Paper No. 207-9
Presentation Time: 10:40 AM
THE EXTREME 2022 ATMOSPHERIC RIVER FLOOD, CONTROLS ON FLOOD GENERATION, AND CLIMATE CHANGE IN NORTHERN YELLOWSTONE NATIONAL PARK
The June 2022 floods in northern Yellowstone National Park (YNP) have been described as a 500-year event, one that caused extensive bank erosion and damage to roads and campgrounds. An atmospheric river delivered 2.5-10 cm of rain to the high-elevation snowpack around northern YNP from June 10-13. On the Lamar River, a major Yellowstone River tributary in NE YNP, the peak discharge of 950 m3/s was the flood of record, 1.7 times the next highest peak of 1996 gaged since 1923; widespread overbank gravel deposition and channel change occurred.
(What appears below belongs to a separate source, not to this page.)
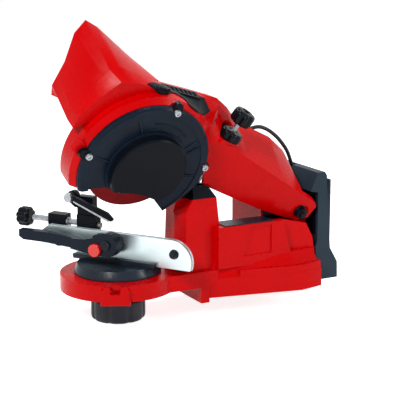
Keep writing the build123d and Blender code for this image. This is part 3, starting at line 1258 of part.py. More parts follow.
with BuildPart() as motor_shaft:
    with BuildSketch(tilted(MOTOR_REAR - 2)):
        with Locations(WHEEL_AT):
            Circle(SHAFT_R)
    extrude(amount=HALF_WHEEL + FLANGE_T + 7 - MOTOR_REAR)
save(motor_shaft, "motor_shaft")

ROTOR_R = 14.0
ROTOR_L = 22.0
with BuildPart() as motor_rotor:
    with BuildSketch(tilted(MOTOR_REAR + 12)):
        with Locations(WHEEL_AT):
            Circle(ROTOR_R)
            with PolarLocations(ROTOR_R, 8):
                Rectangle(3, 1.6, mode=Mode.SUBTRACT)
            Circle(SHAFT_R + FIT, mode=Mode.SUBTRACT)
    extrude(amount=ROTOR_L)
save(motor_rotor, "motor_rotor")

BEARING_R = 8.0
BEARING_T = 4.0
with BuildPart() as motor_can:
    with BuildSketch(tilted(MOTOR_REAR)):
        with Locations(WHEEL_AT):
            Circle(MOTOR_R)
    extrude(amount=MOTOR_FRONT - MOTOR_REAR)
    with BuildSketch(tilted(MOTOR_REAR)):
        with Locations(WHEEL_AT):
            Circle(MOTOR_R - 1.6)
    extrude(amount=MOTOR_FRONT - MOTOR_REAR - BEARING_T - 1, mode=Mode.SUBTRACT)
    with BuildSketch(tilted(MOTOR_FRONT - BEARING_T - 1)):
        with Locations(WHEEL_AT):
            Circle(BEARING_R)
    extrude(amount=BEARING_T, mode=Mode.SUBTRACT)
    with BuildSketch(tilted(MOTOR_FRONT - 2)):
        with Locations(WHEEL_AT):
            Circle(SHAFT_R + GAP)
    extrude(amount=2, mode=Mode.SUBTRACT)
save(motor_can, "motor_can")

with BuildPart() as motor_magnets:
    with BuildSketch(tilted(MOTOR_REAR + 12)):
        with Locations(WHEEL_AT):
            Circle(MOTOR_R - 1.6)
            Circle(ROTOR_R + GAP, mode=Mode.SUBTRACT)
            Rectangle(2 * MOTOR_R, 12, mode=Mode.SUBTRACT)
    extrude(amount=ROTOR_L)
save(motor_magnets, "motor_magnets")

with BuildPart() as motor_end_cap:
    with BuildSketch(tilted(MOTOR_REAR - 4)):
        with Locations(WHEEL_AT):
            Circle(MOTOR_R)
    extrude(amount=4)
    with BuildSketch(tilted(MOTOR_REAR)):
        with Locations(WHEEL_AT):
            Circle(MOTOR_R - 1.6)
    extrude(amount=BEARING_T + 1)
    with BuildSketch(tilted(MOTOR_REAR + 1)):
        with Locations(WHEEL_AT):
            Circle(BEARING_R)
    extrude(amount=BEARING_T, mode=Mode.SUBTRACT)
    with BuildSketch(tilted(MOTOR_REAR - 3)):
        with Locations(WHEEL_AT):
            Circle(SHAFT_R + GAP)
    extrude(amount=5, mode=Mode.SUBTRACT)
save(motor_end_cap, "motor_end_cap")

with BuildPart() as motor_bearings:
    for bearing_c in (MOTOR_REAR + 1, MOTOR_FRONT - BEARING_T - 1):
        with BuildSketch(tilted(bearing_c)):
            with Locations(WHEEL_AT):
                Circle(BEARING_R)
                Circle(SHAFT_R + FIT, mode=Mode.SUBTRACT)
        extrude(amount=BEARING_T)
save(motor_bearings, "motor_bearings")

with BuildPart() as rear_vent:
    with BuildSketch(tilted(BARREL_REAR)):
        with Locations(WHEEL_AT):
            Circle(BARREL_R)
    extrude(amount=-3)
    with BuildSketch(tilted(BARREL_REAR)):
        with Locations(WHEEL_AT):
            Circle(MOTOR_R)
    extrude(amount=MOTOR_REAR - 4 - BARREL_REAR)
    with BuildSketch(tilted(BARREL_REAR - 3)):
        with Locations(WHEEL_AT):
            with GridLocations(1, 6, 1, 5):
                Rectangle(24, 2.5)
    extrude(amount=8, mode=Mode.SUBTRACT)
save(rear_vent, "rear_vent")

# ================================================================ depth stop screw
with BuildPart() as depth_screw:
    with BuildSketch(stop_rod):
        Circle(STOP_R)
    extrude(amount=STOP_LENGTH)
save(depth_screw, "depth_screw")

with BuildPart() as depth_knob:
    with BuildSketch(stop_rod.offset(KNOB_SPOT)):
        Circle(11.5)
        with PolarLocations(13.2, 8):
            Circle(3, mode=Mode.SUBTRACT)
    extrude(amount=14)
    with BuildSketch(stop_rod.offset(KNOB_SPOT - 1)):
        Circle(STOP_R + FIT)
    extrude(amount=STOP_LENGTH - KNOB_SPOT + 1, mode=Mode.SUBTRACT)
save(depth_knob, "depth_knob")

with BuildPart() as lock_knob:
    with BuildSketch(stop_rod.offset(LOCK_SEAT)):
        Circle(LOCK_R)
        with PolarLocations(LOCK_R + 1.7, 8):
            Circle(3, mode=Mode.SUBTRACT)
    extrude(amount=LOCK_T)
    with BuildSketch(stop_rod.offset(LOCK_SEAT - 1)):
        Circle(STOP_R + FIT)
    extrude(amount=LOCK_T + 2, mode=Mode.SUBTRACT)
save(lock_knob, "lock_knob")

# ================================================================ lead
def bend_radii(points):
    """Radius at each inner point: 0.45 of the shorter run over the tangent of half the turn."""
    radii = []
    for before, here, after in zip(points, points[1:], points[2:]):
        run_in = Vector(*here) - Vector(*before)
        run_out = Vector(*after) - Vector(*here)
        half_turn = radians(run_in.get_angle(run_out)) / 2
        radii.append(0.45 * min(run_in.length, run_out.length) / tan(half_turn))
    return radii


lead_radii = bend_radii(LEAD_POINTS)
print("lead radii", [round(radius, 1) for radius in lead_radii])

with BuildPart() as motor_lead:
    with BuildLine() as lead_path:
        FilletPolyline(*LEAD_POINTS, radius=lead_radii)
    with BuildSketch(Plane(origin=lead_path.line @ 0, z_dir=lead_path.line % 0)):
        Circle(LEAD_R)
    sweep(path=lead_path.line)
print("lead volume", round(motor_lead.part.volume), "section times length",
      round(pi * LEAD_R ** 2 * sum(edge.length for edge in lead_path.line.edges())))
save(motor_lead, "motor_lead")
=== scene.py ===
"""Looks of a bench-edge sharpener for saw chains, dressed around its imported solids."""

import json
import logging
from collections.abc import Callable, Iterable, Sequence
from dataclasses import dataclass
from enum import Enum
from math import cos, pi, radians, sin

import bmesh
import bpy
from mathutils import Matrix, Vector
from mathutils.bvhtree import BVHTree


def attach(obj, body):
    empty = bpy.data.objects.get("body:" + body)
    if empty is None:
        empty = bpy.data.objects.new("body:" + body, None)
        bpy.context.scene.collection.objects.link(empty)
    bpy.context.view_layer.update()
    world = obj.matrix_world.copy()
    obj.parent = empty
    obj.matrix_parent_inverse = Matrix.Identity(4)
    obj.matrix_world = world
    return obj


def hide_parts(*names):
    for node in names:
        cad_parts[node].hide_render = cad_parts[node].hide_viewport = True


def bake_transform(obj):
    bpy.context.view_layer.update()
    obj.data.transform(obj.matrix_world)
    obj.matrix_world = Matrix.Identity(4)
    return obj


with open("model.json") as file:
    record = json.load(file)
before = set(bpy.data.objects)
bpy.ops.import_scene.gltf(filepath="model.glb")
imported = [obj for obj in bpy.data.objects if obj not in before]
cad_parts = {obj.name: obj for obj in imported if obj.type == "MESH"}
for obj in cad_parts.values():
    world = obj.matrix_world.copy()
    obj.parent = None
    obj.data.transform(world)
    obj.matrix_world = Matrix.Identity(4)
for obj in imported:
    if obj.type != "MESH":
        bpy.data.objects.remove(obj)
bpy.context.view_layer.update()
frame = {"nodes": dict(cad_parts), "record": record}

log = logging.getLogger("chain_sharpener")

Placing = Callable[[float, float, float], Vector]   # from millimetres to a point in metres
Corners = Sequence[tuple[float, float]]             # in millimetres

MM = 0.001
HEAD_TILT = radians(25)         # the head leans back by this much from upright
VICE_TURN = radians(35)         # the vice rests at this end of its swivel
VICE_X = -145.0                 # swivel axis of the vice
HEAD_Z = 73.0                   # height of the tilted frame's origin
WHEEL_A, WHEEL_B = 6.6, 81.3    # wheel's axis in the tilted frame
SOLID_WELD = 2e-6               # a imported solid's loose triangles meet within this many metres
TUBE_WELD = 1e-6                # and so do the caps of a tube
TURN_WELD = 1e-7                # and the middle of a turned piece
ONE_FACE = radians(0.7)         # neighbours that differ by less than this are one flat face
CREASE = radians(28)            # an edge sharper than this gets a radius
SOFT_EDGE = 40.0                # degrees up to which a rounded piece is shaded smooth
NOISE_LOW, NOISE_HIGH = 0.3, 0.7    # a noise texture hardly leaves this range
BRICK_ROW = 0.25                # height of a row in a brick texture's own units


# ---------------------------------------------------------------- places

def tilted(a: float, b: float, c: float) -> Vector:
    """Gives a point of the head's tilted frame as a point of the part.

    Args:
        a: Millimetres along the arm, from the vice's axis.
        b: Millimetres up the tilted plane.
        c: Millimetres in front of that plane.

    Returns:
        The point in metres.
    """
    y = -sin(HEAD_TILT) * b - cos(HEAD_TILT) * c
    z = HEAD_Z + cos(HEAD_TILT) * b - sin(HEAD_TILT) * c
    return Vector((VICE_X + a, y, z)) * MM


def on_wheel(x: float, y: float, c: float) -> Vector:
    """Gives a point measured from the wheel's axis, in metres."""
    return tilted(WHEEL_A + x, WHEEL_B + y, c)


def along_vice(p: float, z: float, q: float) -> Vector:
    """Gives a point of the vice's frame as a point of the part.

    Args:
        p: Millimetres along the chain bar, towards its rounded end.
        z: Millimetres above the bench.
        q: Millimetres towards the lever's side.

    Returns:
        The point in metres.
    """
    x = VICE_X + sin(VICE_TURN) * p - cos(VICE_TURN) * q
    y = -cos(VICE_TURN) * p - sin(VICE_TURN) * q
    return Vector((x, y, z)) * MM


HEAD_FRONT = (tilted(0, 0, 1) - tilted(0, 0, 0)).normalized()
HEAD_UP = (tilted(0, 1, 0) - tilted(0, 0, 0)).normalized()


# ---------------------------------------------------------------- finishes

def linear(code: str) -> tuple[float, float, float, float]:
    """Turns an sRGB hex value into a linear colour.

    Args:
        code: Six hex digits after a hash sign.

    Returns:
        Linear red, green, blue and an alpha of one.
    """
    parts = [int(code[i:i + 2], 16) / 255 for i in (1, 3, 5)]
    lit = [v / 12.92 if v <= 0.04045 else ((v + 0.055) / 1.055) ** 2.4 for v in parts]
    return (lit[0], lit[1], lit[2], 1.0)


def per_metre(size_mm: float) -> float:
    """Gives the scale at which a pattern's step has a real size."""
    return 1 / (size_mm * MM)


def add_node(tree: bpy.types.NodeTree, kind: str, settings: dict[str, object] | None = None,
             sockets: dict[str | int, object] | None = None) -> bpy.types.Node:
    """Adds a node with its settings and links.

    Args:
        tree: The tree that it goes in.
        kind: The node's type.
        settings: Attributes of the node.
        sockets: Inputs by name or number, each a value or the output that feeds it.

    Returns:
        The new node.
    """
    node = tree.nodes.new(kind)
    for key, value in (settings or {}).items():
        setattr(node, key, value)
    for key, value in (sockets or {}).items():
        if isinstance(value, bpy.types.NodeSocket):
            tree.links.new(value, node.inputs[key])
        else:
            node.inputs[key].default_value = value
    return node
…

In June 1918, however, extreme flooding on the Lamar system produced similar peak flows, as shown by indirect discharge estimates and tree-ring dating, and was also associated with rapid warming, rain on snow, and major road damage. Overbank gravels provide evidence for comparable extreme floods ~1873 and possibly ~1790. In 2022, peak discharges and flood effects varied considerably over northern YNP. On the western Gallatin Range flank, little bank erosion or bed material transport occurred where the Gallatin River flows on coarse till and gravel; reaches on finer glacial outwash substrates showed minor channel scour and gravel bar deposition. Peak discharge on the lower Gallatin was 94% of the flood of record. On the eastern Gallatin Range flank, the Gardner River peak discharge was 120% of the record, with minimal bank erosion on upper reaches. Extensive bank erosion, landslides, and sediment deposition occurred in the Gardner River Canyon, however, where the steep, confined channel focused stream power along the valley margins. Flood magnitudes differed markedly between the Gallatin and Absaroka-Beartooth drainages, despite similar precipitation and snowmelt. The Gallatin Range is dominated by highly fractured and macroporous limestone, extensive thick colluvium and talus, and gentler range flanks, allowing greater infiltration. In contrast, the Lamar River drains steeper slopes largely on erodible, low-permeability laharic volcaniclastic rocks, with more exposed bedrock and relief up to 900 m, promoting rapid runoff and extreme flooding. The frequency and magnitude of rain-on-snow floods is likely increasing in YNP because of anthropogenic warming as the high-elevation snowpack becomes more susceptible to rapid melting and late spring precipitation shifts from snow to rain.